An Issue for the Electorate
When you reflect on the contribution made by many senators elected by the university panel voters, it becomes clear that Irish democracy has nothing to fear from independent voices participating in the Oireachtas who are not subject to a party whip. I instance senators like Feargal Quinn, Mary Robinson and David Norris who like many others made hugely valuable contributions in the Irish legislature.
On the 15th of March 2024, Leo Varadkar, as Taoiseach, wrote an article in the Irish Independent reflecting on the double defeat of the 39th and 40th Amendment Bills in the referendum held on the 8th of March. He wrote the following:
“I have also been on the losing side in referendums: abolition of the Seanad and Oireachtas enquiries. Disappointed at the time, I made recriminations, I came to realise that the People were wise and made the right decision. The Seanad provided a check and balance on the Dáil that otherwise would not exist. We’ve seen the value of that in recent months”.

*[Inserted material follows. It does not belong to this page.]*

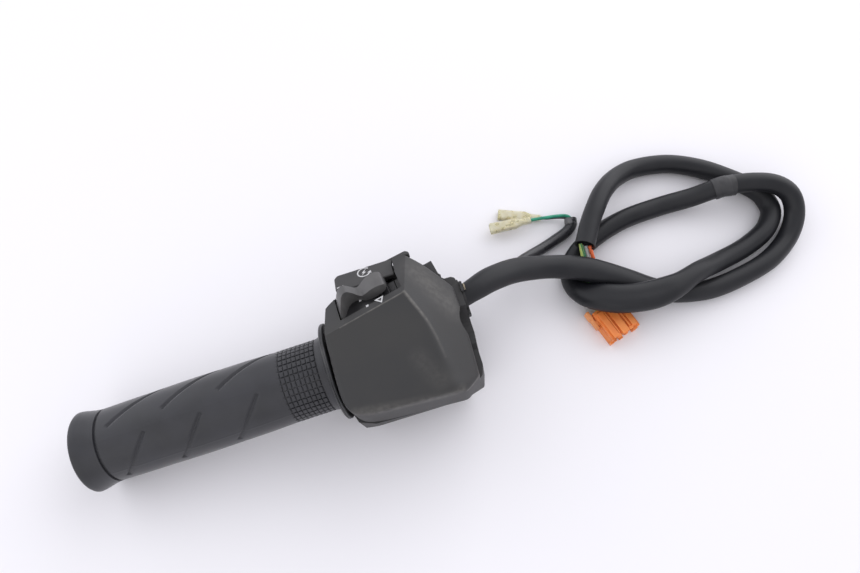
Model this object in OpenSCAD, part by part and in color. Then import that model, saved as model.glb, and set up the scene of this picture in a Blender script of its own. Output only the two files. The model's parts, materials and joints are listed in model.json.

If he was referring to the role played by a small number of independent senators in the referendum campaigns, his statement seems to ignore the fact that he had guillotined the Seanad debates on the Bills and imposed the Government party whip to bulldoze the ill-fated amendment Bills through the Seanad without any amendment or adequate debate.
His article preceded his trip to Washington for St. Patrick’s Day. Five days later, on the 20th of March he announced that he was standing down as Taoiseach.
We are now, apparently, in the run up to another general election in which opinion polls predict that a likely outcome is the formation of a Government supported by independent TDs.
If the next Dáil is elected with that outcome, those independent TDs should insist on a relaxation of Ireland’s savage whip culture and on the delivery of the reforms of Seanad Éireann as promised by the Manning Report and the Report of the Seanad Reform Implementation Group, on which the Government made solemn commitments that were cynically dishonoured.
The Irish people deserve nothing less.